- Harry Leland in The Uncanny X-Men #132 Art by John Byrne

Publication information
- Publisher: Marvel Comics
- First appearance: The Uncanny X-Men #132 (April 1980)
- Created by: Chris Claremont John Byrne

In-story information
- Alter ego: Harold Leland
- Species: Human Mutant
- Team affiliations: Hellfire Club
- Notable aliases: Black Bishop
- Abilities: Able to increase mass

= Harry Leland =

Harold Leland, also known as the Black Bishop, is a supervillain appearing in American comic books published by Marvel Comics. The character has been depicted as an adversary of the X-Men.

Leland possesses the mutant ability to increase the mass of an object or person, making it extremely heavy. Thanks to his allegiance to Sebastian Shaw, he attained the rank of Black Bishop of the Lords Cardinal of the New York branch of The Hellfire Club, an exclusive secret society bent on world domination. In civilian life, he was a corporate lawyer.

==Publication history==
Created by writer Chris Claremont and artist/co-writer John Byrne, Leland first appeared in Uncanny X-Men #132 (April 1980).

Byrne based Leland's appearance on actor-director Orson Welles. Leland's name refers to two characters in Welles' films: Harry Lime from The Third Man, and Jed Leland from Citizen Kane.

The character subsequently appears in Uncanny X-Men #132-135 (April–July 1980), #152 (Dec. 1981), and #208–209 (August–September 1986), in which he was killed. Leland made several posthumous appearances before being resurrected in Marauders (2021).

==Fictional character biography==
Little is known of Harry Leland's past before encountering the X-Men, although he did encounter former teammate, Emma Frost, before she was inducted into the Hellfire Club. At the time, Frost was homeless and using her powers during a Hellfire Club meeting to gain information about stocks. Leland takes an interest in her but comes on too strongly, and Frost runs away. Shortly after, he accompanies Sean Cassidy and his NYPD partner to an incident behind the club which involves Frost. Frost uses her telepathy to erase the memories of all three men.

Leland encounters the X-Men when they invade the New York headquarters of the Hellfire Club. Leland causes Wolverine to become increasingly heavy until he falls through the floor into a sub-basement. In the rematch, Wolverine attacks Leland from above. Leland panics and uses his mass-increasing powers, resulting in Wolverine crashing through the floor again, this time with Leland beneath him. Leland is hospitalized as a result. When the Hellfire Club again captures the X-Men weeks later, Leland takes revenge by using his power on Wolverine until his heart gives out, though Wolverine survives.

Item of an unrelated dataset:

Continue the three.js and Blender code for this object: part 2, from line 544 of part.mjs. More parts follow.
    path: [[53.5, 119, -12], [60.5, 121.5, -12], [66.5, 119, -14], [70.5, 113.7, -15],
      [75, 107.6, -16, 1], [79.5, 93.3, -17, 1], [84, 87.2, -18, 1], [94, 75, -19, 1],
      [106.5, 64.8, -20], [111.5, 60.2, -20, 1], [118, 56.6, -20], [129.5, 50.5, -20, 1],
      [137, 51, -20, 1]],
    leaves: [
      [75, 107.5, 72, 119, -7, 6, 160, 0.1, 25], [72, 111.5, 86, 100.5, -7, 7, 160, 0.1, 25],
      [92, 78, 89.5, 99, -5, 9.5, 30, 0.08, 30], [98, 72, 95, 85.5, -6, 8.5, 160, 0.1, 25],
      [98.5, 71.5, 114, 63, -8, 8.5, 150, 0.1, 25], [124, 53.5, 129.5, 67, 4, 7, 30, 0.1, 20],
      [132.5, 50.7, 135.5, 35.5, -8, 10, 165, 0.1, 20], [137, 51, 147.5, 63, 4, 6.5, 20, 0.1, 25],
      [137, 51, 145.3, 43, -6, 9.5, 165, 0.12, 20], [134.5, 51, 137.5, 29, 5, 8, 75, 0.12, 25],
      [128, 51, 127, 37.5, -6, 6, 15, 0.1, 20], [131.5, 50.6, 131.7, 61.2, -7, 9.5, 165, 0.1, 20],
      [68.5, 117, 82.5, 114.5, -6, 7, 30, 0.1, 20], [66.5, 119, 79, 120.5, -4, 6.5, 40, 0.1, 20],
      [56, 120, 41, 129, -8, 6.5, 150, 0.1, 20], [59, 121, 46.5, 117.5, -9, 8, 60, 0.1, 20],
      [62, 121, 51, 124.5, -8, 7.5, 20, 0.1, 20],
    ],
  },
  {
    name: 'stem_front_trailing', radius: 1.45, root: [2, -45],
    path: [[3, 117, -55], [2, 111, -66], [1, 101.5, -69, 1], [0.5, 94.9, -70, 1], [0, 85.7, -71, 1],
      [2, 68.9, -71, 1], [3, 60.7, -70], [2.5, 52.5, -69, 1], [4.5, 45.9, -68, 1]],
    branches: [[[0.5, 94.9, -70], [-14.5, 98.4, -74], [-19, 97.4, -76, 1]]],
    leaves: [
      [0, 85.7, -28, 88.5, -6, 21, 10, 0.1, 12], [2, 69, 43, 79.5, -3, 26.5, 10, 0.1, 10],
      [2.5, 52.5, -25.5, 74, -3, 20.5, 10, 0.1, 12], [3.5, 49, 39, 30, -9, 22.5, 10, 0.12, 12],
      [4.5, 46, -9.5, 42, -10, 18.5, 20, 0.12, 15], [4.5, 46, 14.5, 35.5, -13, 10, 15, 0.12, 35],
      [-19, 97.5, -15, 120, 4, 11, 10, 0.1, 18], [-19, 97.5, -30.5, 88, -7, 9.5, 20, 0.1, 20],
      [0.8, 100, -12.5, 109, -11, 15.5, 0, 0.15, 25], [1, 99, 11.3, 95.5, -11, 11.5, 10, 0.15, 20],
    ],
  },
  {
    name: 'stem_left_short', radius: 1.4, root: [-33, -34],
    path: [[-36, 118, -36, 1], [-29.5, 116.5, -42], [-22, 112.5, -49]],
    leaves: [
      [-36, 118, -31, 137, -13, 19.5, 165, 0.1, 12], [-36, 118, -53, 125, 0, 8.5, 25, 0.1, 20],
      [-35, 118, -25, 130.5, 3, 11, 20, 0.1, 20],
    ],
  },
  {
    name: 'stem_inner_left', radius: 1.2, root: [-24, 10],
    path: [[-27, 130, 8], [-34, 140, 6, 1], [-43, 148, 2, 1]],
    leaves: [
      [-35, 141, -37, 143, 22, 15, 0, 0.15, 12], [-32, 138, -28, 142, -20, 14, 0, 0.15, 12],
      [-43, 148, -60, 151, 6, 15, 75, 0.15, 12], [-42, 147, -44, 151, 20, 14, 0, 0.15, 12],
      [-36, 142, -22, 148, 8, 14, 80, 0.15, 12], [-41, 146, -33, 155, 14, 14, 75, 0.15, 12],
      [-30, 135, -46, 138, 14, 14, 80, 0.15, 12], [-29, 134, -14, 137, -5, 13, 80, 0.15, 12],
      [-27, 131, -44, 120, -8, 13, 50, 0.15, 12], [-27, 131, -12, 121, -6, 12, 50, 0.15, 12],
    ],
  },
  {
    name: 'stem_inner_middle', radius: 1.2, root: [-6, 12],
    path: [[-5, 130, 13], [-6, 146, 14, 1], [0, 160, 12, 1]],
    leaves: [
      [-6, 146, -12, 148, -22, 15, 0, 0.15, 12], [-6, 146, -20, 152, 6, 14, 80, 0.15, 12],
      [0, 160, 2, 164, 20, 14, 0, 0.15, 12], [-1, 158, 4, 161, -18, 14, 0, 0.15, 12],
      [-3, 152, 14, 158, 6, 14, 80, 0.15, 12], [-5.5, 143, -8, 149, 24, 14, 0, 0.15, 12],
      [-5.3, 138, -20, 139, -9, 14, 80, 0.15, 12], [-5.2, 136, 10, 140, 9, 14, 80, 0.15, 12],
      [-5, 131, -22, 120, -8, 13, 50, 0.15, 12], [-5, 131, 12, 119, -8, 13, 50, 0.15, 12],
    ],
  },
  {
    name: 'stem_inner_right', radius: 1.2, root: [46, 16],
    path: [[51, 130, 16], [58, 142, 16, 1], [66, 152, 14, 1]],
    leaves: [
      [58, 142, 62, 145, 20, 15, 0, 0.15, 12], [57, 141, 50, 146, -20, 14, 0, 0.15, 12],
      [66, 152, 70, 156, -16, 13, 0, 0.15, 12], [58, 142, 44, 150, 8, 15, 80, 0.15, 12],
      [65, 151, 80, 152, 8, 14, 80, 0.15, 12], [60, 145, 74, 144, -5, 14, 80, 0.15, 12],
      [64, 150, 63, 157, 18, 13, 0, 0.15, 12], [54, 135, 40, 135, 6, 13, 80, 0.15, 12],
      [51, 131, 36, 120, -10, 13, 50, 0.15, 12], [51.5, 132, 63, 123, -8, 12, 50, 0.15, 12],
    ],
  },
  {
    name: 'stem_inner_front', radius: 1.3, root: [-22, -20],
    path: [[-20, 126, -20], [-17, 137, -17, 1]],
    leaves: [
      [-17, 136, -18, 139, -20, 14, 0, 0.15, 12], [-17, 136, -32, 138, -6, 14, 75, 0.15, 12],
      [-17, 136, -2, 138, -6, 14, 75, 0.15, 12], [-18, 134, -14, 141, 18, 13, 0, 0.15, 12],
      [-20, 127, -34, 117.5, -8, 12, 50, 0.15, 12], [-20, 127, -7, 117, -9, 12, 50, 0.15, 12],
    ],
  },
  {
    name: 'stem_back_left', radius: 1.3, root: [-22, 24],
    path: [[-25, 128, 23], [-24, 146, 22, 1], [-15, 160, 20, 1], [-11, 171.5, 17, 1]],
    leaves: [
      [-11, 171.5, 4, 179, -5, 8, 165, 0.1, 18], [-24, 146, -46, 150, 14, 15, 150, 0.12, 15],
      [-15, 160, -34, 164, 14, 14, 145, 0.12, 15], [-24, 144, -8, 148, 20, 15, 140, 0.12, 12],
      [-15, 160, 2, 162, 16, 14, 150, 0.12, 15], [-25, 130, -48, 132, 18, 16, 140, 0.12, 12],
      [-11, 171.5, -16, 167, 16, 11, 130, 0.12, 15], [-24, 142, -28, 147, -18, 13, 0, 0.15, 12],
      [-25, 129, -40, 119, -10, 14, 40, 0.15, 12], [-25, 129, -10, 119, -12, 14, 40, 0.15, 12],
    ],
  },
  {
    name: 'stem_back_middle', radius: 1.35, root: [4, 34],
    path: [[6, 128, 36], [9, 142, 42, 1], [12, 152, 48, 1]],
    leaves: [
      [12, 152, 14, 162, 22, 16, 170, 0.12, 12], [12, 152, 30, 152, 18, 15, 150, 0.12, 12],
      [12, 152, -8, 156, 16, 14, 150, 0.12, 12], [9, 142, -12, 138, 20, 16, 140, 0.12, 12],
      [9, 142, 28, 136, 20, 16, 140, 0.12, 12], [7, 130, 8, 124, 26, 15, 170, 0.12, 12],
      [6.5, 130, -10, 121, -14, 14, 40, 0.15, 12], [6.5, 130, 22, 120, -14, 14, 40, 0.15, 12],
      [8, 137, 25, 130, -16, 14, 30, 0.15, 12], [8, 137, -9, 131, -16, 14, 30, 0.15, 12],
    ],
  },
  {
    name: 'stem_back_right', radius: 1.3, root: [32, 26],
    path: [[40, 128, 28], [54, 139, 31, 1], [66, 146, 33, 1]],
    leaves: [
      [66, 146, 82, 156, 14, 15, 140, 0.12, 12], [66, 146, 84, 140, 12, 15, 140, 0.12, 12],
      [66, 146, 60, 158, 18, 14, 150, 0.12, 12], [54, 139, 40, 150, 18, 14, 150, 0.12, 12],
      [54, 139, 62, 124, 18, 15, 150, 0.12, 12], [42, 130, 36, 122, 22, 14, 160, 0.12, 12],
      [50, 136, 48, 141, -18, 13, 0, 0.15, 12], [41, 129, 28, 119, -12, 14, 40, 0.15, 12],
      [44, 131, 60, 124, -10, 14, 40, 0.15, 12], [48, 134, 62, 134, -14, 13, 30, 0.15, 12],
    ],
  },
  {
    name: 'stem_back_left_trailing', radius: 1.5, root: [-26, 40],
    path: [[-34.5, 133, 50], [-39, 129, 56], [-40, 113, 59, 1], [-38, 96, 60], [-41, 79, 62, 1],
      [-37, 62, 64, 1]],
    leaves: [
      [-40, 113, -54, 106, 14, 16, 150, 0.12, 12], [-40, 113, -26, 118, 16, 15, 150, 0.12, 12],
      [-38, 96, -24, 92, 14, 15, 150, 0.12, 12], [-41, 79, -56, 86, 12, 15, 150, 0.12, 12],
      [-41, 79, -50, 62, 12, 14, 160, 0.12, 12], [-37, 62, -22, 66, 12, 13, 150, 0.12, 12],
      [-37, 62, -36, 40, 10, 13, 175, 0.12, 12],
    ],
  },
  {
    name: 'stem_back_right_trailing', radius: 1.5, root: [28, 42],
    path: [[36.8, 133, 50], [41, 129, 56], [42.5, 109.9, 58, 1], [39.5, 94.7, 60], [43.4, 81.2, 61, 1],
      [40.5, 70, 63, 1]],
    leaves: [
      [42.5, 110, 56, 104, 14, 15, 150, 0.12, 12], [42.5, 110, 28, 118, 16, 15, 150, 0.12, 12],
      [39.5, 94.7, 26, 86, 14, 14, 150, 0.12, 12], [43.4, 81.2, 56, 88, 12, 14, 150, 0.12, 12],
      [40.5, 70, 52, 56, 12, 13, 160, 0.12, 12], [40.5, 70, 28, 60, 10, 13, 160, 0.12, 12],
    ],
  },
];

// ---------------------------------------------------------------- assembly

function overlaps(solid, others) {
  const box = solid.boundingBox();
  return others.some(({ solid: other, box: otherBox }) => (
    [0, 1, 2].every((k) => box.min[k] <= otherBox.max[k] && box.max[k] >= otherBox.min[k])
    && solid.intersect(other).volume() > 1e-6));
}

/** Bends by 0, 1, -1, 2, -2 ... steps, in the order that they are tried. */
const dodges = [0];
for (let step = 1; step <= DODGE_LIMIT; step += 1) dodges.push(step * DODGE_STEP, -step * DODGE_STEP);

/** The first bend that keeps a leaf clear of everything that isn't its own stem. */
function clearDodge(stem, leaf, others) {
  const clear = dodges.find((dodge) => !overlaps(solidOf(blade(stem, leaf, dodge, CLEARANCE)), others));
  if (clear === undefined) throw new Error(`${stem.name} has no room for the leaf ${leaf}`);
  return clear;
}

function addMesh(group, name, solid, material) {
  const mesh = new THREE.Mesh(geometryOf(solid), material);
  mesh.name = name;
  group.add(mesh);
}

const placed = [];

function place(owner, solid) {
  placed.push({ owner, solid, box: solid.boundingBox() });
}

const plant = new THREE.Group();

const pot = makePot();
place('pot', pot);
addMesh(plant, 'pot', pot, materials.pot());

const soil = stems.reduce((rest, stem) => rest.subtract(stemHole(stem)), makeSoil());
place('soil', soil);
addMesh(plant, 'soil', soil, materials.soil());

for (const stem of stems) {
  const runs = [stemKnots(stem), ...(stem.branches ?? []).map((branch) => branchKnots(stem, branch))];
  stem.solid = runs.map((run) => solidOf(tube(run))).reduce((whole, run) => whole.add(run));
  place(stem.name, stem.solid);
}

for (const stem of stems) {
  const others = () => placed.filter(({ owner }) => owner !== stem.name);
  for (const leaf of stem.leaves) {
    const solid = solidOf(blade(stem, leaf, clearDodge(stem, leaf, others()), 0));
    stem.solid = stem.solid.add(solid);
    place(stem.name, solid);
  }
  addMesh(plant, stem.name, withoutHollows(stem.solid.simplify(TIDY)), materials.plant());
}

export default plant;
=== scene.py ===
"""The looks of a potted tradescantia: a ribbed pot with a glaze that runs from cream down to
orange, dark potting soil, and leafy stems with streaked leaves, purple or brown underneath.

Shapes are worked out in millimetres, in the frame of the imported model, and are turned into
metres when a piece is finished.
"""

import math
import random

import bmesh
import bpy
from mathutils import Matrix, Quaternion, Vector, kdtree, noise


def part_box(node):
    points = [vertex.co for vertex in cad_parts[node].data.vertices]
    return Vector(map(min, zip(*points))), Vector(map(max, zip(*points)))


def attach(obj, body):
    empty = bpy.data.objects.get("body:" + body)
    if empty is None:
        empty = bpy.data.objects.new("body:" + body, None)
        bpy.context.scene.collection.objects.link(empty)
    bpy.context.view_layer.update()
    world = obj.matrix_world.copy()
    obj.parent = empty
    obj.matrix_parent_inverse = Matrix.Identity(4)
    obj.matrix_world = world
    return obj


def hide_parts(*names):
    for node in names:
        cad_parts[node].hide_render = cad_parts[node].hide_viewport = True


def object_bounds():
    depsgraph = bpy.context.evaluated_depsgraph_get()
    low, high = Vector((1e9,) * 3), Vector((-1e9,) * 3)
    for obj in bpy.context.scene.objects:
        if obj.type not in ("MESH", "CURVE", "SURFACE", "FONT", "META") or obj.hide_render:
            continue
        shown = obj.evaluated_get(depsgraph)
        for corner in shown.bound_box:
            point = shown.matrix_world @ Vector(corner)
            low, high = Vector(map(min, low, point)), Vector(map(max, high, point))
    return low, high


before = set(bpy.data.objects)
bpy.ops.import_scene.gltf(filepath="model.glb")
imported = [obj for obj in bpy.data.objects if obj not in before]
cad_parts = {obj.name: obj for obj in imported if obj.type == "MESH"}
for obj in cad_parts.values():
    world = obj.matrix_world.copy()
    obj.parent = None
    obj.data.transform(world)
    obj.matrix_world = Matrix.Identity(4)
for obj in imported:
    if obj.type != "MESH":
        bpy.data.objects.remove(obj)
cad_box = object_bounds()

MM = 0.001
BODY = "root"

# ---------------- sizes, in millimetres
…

Alongside the Hellfire Club, Leland battles the X-Men in New York's Central Park. When Nimrod attacks the assembled mutants, the X-Men and the Club join forces to battle Nimrod. Leland increases Nimrod's mass to make it more vulnerable to attack, but suffers a fatal heart attack in the process.

===Reign of X===
During the Krakoan Age, Leland is resurrected to serve as Krakoa's ambassador to the United Nations. It is also revealed that he is Shinobi Shaw's biological father.

==Powers and abilities==
Harry Leland possesses the ability to increase the mass of an object or person within 350 ft of him, without affecting its size at all, making it increasingly heavy. Though he can only increase mass up to roughly 20 kilograms per second, there is seemingly no limit to the total mass he can add to a person or object. Leland's power can affect both people and inanimate objects, but active resistance by the subject makes it more difficult to assert Leland's power.

==Other versions==
An alternate universe version of Harry Leland appears in House of M: Avengers. This version is the commissioner of the NYPD.

==In other media==
- Harry Leland appears in the X-Men: The Animated Series episode "The Dark Phoenix" as a member of the Inner Circle Club.
- Harry Leland appears in the Wolverine and the X-Men episode "Foresight" as a member of the Inner Circle. He assists the group in their efforts to transfer the Phoenix Force from Jean Grey to the Stepford Cuckoos, only to be killed in the process.
- Harry Leland makes a cameo appearance in the Marvel Anime: X-Men episode "The Return - Joining Forces" as a member of the Hellfire Club.